### THE EXERCISE
Set down each line from the one containing "Turn this picture" to the one containing "its sewn trims.", inclusive, exactly as written and with nothing further.

━━━━━ RECORD LIST ━━━━━

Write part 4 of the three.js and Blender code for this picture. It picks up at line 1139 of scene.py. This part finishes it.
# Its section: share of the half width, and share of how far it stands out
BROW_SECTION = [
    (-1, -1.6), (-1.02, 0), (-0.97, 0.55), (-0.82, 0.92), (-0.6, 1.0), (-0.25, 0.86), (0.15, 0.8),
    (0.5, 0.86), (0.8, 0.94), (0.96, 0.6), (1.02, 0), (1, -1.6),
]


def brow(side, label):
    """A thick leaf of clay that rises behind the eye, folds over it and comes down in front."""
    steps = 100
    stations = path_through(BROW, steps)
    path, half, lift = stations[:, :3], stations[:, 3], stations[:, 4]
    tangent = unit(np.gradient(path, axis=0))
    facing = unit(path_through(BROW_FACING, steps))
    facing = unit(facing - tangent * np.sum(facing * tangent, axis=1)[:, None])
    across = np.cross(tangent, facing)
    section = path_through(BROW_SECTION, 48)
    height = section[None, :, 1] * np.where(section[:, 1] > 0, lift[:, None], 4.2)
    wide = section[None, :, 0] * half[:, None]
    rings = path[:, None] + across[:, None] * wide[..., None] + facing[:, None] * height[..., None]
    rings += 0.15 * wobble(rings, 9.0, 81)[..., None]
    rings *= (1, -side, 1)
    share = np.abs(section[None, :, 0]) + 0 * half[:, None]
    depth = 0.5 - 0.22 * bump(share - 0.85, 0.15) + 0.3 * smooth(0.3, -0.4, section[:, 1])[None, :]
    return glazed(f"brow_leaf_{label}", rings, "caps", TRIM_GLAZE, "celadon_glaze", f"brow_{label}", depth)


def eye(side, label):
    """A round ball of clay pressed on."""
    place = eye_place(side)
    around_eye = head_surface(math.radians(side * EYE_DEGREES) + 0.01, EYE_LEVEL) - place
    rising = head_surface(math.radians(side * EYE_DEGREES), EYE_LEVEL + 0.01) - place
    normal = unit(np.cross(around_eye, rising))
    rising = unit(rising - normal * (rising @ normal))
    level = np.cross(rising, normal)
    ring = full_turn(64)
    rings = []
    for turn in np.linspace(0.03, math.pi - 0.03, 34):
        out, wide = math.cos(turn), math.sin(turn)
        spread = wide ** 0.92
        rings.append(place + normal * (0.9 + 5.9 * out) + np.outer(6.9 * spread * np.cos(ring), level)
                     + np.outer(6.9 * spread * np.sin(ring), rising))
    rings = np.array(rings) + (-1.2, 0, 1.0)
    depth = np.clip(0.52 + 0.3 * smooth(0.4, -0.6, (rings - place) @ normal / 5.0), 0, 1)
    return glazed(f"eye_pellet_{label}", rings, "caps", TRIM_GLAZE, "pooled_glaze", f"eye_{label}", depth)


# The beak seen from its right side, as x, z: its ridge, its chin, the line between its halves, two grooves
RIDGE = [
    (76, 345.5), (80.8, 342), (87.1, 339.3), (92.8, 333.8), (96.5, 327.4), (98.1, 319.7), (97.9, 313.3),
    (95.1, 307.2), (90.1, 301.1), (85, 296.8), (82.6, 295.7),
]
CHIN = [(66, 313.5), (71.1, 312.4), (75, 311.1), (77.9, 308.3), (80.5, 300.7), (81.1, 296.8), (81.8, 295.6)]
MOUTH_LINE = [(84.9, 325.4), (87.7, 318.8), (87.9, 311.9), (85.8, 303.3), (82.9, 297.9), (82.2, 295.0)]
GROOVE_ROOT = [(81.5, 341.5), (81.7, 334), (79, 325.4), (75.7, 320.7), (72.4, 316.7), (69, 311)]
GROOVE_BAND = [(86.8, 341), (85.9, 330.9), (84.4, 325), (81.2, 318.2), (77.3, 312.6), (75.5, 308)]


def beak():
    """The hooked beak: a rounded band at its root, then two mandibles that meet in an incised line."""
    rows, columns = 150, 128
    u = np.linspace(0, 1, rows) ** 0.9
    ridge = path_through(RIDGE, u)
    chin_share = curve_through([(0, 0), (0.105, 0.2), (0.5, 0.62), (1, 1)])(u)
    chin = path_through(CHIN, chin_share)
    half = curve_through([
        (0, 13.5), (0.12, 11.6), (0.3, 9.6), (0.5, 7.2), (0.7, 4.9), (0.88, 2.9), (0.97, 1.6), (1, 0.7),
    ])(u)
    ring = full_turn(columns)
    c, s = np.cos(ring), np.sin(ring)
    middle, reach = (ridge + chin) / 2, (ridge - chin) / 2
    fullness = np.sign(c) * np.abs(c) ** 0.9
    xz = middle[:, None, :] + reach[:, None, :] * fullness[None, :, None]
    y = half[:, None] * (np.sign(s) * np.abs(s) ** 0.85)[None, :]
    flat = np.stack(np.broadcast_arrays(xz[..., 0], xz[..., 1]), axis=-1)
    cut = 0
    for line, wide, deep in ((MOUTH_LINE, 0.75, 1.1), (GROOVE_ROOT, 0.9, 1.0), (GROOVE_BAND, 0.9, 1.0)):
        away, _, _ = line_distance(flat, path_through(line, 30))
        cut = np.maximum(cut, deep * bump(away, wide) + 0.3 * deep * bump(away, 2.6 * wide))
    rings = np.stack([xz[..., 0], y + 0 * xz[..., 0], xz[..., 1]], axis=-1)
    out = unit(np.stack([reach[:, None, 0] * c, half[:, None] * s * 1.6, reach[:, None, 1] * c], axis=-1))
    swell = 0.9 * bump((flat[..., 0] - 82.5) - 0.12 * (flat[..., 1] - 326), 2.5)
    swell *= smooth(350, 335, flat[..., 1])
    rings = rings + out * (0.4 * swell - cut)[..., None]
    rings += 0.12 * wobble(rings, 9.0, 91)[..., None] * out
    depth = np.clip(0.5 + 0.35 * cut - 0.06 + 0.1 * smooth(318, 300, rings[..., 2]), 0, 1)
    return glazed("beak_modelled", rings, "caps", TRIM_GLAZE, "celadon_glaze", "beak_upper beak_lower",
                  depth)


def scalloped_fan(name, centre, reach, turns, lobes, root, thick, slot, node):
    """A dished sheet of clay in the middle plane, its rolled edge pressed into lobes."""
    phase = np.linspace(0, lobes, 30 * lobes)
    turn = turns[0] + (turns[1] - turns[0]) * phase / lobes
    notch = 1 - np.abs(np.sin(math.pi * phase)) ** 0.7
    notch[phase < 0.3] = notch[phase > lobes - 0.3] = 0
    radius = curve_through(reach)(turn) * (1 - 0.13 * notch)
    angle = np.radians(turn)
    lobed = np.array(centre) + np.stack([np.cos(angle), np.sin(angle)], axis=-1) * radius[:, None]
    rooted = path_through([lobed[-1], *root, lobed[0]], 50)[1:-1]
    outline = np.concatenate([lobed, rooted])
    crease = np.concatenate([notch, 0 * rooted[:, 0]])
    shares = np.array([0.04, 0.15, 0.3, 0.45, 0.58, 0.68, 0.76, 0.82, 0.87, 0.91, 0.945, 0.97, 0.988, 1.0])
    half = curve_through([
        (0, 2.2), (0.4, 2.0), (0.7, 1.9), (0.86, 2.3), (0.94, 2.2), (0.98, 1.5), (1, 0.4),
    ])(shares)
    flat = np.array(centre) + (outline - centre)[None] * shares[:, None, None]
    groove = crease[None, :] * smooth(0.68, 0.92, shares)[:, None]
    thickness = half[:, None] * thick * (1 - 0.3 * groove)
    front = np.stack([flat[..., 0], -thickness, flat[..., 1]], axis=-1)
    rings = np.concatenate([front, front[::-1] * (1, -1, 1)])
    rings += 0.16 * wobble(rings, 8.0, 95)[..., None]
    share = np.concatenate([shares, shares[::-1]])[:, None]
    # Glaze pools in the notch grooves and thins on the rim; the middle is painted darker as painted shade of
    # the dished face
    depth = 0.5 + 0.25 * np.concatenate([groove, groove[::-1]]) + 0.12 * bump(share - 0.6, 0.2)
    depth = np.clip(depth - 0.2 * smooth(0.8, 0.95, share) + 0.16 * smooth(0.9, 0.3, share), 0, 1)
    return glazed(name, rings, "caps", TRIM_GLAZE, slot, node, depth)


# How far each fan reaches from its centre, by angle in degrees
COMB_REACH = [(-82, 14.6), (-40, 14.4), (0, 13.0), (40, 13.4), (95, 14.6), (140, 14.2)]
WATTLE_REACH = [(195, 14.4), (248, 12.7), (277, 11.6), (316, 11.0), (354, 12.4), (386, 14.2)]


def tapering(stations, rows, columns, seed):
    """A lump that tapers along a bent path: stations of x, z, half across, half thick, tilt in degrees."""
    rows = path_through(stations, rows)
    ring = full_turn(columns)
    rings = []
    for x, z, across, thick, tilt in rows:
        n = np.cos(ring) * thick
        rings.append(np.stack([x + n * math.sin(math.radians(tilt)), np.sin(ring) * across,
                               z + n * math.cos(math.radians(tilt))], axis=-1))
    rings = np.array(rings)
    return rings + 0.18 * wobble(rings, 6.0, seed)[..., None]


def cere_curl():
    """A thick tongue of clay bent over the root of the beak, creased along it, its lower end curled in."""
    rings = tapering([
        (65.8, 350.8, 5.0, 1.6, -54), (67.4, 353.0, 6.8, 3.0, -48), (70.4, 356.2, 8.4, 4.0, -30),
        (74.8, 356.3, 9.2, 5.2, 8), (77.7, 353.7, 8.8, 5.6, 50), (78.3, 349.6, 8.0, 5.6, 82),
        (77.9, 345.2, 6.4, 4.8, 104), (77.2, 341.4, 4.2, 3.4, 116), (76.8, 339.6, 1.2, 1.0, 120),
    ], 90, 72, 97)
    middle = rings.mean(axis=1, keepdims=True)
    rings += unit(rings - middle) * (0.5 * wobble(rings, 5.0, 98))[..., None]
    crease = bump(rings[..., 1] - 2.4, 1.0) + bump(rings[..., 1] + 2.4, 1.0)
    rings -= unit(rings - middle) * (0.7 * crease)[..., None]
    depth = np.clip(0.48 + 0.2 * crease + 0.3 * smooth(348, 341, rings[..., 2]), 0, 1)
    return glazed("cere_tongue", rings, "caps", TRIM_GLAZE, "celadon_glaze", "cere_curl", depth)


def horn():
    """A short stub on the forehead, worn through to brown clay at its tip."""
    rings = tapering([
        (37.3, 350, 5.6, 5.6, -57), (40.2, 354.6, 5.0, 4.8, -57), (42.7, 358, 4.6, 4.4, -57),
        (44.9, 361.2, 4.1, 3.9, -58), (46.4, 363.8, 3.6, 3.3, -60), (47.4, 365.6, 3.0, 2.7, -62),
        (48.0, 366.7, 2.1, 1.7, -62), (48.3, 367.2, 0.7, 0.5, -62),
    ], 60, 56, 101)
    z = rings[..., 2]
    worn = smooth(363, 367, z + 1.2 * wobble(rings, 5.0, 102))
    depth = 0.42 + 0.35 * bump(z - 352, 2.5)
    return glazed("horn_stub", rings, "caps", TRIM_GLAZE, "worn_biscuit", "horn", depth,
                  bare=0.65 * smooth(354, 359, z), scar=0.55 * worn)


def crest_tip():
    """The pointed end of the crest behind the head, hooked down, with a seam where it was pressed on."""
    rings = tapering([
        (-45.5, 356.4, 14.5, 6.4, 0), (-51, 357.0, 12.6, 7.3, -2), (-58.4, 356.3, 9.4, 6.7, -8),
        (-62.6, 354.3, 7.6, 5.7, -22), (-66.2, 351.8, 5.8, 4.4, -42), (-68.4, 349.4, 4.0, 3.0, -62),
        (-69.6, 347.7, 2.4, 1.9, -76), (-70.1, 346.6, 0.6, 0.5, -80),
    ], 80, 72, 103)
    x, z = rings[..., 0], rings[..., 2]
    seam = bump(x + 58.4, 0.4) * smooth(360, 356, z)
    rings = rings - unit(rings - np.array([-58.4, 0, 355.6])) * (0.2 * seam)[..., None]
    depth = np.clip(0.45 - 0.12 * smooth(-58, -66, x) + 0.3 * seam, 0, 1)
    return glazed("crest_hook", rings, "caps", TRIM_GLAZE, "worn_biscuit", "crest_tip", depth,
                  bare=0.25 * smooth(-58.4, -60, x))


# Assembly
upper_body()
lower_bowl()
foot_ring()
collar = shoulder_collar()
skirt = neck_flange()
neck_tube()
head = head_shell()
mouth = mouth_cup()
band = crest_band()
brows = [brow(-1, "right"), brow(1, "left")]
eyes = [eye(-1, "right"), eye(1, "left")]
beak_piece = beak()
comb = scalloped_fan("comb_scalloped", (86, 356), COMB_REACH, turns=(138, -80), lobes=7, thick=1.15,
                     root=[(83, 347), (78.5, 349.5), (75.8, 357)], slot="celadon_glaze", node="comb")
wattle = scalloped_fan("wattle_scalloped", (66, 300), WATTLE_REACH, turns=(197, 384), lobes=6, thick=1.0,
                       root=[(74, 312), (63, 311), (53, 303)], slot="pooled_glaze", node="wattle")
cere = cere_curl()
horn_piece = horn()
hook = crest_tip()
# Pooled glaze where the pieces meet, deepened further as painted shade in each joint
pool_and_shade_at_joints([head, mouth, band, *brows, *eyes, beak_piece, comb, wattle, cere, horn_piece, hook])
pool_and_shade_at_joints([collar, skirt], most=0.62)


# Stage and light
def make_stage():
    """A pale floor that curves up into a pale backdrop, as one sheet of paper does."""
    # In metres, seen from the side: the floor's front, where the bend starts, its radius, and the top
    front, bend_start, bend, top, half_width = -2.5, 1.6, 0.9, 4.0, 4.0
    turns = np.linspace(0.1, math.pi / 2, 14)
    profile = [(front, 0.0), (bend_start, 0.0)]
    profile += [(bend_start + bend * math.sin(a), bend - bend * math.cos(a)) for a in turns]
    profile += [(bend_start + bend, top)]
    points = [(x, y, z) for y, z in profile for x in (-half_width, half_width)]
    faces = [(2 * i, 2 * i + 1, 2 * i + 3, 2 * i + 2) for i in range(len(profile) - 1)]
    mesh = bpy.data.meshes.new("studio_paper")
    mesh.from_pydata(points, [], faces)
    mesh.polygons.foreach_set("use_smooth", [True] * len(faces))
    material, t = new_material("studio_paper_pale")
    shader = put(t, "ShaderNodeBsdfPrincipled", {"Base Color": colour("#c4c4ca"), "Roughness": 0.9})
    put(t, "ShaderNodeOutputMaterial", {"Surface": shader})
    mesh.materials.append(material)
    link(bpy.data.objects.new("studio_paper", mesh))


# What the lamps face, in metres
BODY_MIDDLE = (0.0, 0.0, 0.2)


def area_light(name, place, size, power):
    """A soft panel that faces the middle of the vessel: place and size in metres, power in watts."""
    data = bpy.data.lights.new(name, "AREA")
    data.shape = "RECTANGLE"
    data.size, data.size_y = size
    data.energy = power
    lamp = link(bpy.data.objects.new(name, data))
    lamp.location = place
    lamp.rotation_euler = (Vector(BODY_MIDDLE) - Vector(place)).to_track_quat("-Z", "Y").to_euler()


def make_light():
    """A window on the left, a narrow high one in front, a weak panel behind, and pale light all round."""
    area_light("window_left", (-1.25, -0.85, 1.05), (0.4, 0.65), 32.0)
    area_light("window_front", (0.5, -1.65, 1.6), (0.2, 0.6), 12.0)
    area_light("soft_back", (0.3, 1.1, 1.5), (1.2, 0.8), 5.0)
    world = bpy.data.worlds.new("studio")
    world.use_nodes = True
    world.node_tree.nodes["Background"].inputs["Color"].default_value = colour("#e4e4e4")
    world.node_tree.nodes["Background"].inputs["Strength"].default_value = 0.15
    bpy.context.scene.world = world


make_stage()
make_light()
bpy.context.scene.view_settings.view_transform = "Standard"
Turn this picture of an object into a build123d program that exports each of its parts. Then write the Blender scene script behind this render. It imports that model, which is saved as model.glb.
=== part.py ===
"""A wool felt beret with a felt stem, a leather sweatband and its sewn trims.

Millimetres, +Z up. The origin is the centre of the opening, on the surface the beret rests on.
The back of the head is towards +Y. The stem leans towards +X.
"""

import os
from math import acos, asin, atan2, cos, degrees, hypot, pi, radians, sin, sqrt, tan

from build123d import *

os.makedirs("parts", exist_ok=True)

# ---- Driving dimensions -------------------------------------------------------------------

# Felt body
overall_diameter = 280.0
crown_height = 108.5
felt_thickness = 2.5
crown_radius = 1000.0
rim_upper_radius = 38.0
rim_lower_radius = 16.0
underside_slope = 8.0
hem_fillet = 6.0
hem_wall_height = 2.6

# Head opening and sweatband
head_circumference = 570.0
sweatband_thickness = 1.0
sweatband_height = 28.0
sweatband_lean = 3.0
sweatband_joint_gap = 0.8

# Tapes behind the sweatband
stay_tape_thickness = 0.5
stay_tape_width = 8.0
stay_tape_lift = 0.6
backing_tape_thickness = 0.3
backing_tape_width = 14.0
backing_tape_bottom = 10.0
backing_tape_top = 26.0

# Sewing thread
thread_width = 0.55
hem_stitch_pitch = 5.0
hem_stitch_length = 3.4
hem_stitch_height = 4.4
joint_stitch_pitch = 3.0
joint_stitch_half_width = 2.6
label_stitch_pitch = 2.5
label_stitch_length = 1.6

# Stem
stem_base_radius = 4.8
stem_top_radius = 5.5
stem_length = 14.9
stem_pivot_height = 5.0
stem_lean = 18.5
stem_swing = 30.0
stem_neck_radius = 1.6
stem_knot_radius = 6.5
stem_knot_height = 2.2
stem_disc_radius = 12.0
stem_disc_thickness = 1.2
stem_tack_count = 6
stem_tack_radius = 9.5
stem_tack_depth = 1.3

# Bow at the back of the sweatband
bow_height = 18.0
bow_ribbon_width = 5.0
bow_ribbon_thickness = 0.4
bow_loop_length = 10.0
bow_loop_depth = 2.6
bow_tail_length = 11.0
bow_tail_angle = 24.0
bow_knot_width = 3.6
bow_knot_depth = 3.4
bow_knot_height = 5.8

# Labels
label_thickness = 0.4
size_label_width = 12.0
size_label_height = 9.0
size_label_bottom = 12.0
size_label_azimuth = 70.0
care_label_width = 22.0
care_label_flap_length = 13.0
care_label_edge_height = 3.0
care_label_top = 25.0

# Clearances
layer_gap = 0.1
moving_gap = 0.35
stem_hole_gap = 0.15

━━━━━

### ANSWER FOR THE TASK
Turn this picture of an object into a build123d program that exports each of its parts. Then write the Blender scene script behind this render. It imports that model, which is saved as model.glb.
=== part.py ===
"""A wool felt beret with a felt stem, a leather sweatband and its sewn trims.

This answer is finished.